» **Provided data**
★ ★ ★

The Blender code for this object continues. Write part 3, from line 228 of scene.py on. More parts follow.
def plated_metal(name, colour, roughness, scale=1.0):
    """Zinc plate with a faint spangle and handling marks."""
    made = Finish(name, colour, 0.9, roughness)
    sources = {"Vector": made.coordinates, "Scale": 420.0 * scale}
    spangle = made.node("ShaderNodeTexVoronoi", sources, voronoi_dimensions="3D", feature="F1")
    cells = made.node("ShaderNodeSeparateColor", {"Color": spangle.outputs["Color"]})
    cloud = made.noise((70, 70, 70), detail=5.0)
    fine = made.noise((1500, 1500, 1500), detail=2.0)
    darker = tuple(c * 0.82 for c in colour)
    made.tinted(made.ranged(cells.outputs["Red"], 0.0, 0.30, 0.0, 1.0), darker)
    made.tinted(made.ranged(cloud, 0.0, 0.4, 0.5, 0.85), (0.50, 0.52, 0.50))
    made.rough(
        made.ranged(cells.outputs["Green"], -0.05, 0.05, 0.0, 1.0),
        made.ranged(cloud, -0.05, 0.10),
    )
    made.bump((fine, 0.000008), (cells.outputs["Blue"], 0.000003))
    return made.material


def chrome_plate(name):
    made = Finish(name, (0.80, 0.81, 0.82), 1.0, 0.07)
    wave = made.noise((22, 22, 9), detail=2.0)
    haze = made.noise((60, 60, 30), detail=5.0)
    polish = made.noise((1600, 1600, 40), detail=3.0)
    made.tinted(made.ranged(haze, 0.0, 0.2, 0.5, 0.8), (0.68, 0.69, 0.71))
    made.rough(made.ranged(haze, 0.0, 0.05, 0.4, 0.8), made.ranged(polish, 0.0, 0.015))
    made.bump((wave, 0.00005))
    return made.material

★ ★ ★

» **Task prompt**
Type the material above out again, exactly.

» **Exercise output**
The Blender code for this object continues. Write part 3, from line 228 of scene.py on. More parts follow.
def plated_metal(name, colour, roughness, scale=1.0):
    """Zinc plate with a faint spangle and handling marks."""
    made = Finish(name, colour, 0.9, roughness)
    sources = {"Vector": made.coordinates, "Scale": 420.0 * scale}
    spangle = made.node("ShaderNodeTexVoronoi", sources, voronoi_dimensions="3D", feature="F1")
    cells = made.node("ShaderNodeSeparateColor", {"Color": spangle.outputs["Color"]})
    cloud = made.noise((70, 70, 70), detail=5.0)
    fine = made.noise((1500, 1500, 1500), detail=2.0)
    darker = tuple(c * 0.82 for c in colour)
    made.tinted(made.ranged(cells.outputs["Red"], 0.0, 0.30, 0.0, 1.0), darker)
    made.tinted(made.ranged(cloud, 0.0, 0.4, 0.5, 0.85), (0.50, 0.52, 0.50))
    made.rough(
        made.ranged(cells.outputs["Green"], -0.05, 0.05, 0.0, 1.0),
        made.ranged(cloud, -0.05, 0.10),
    )
    made.bump((fine, 0.000008), (cells.outputs["Blue"], 0.000003))
    return made.material


def chrome_plate(name):
    made = Finish(name, (0.80, 0.81, 0.82), 1.0, 0.07)
    wave = made.noise((22, 22, 9), detail=2.0)
    haze = made.noise((60, 60, 30), detail=5.0)
    polish = made.noise((1600, 1600, 40), detail=3.0)
    made.tinted(made.ranged(haze, 0.0, 0.2, 0.5, 0.8), (0.68, 0.69, 0.71))
    made.rough(made.ranged(haze, 0.0, 0.05, 0.4, 0.8), made.ranged(polish, 0.0, 0.015))
    made.bump((wave, 0.00005))
    return made.material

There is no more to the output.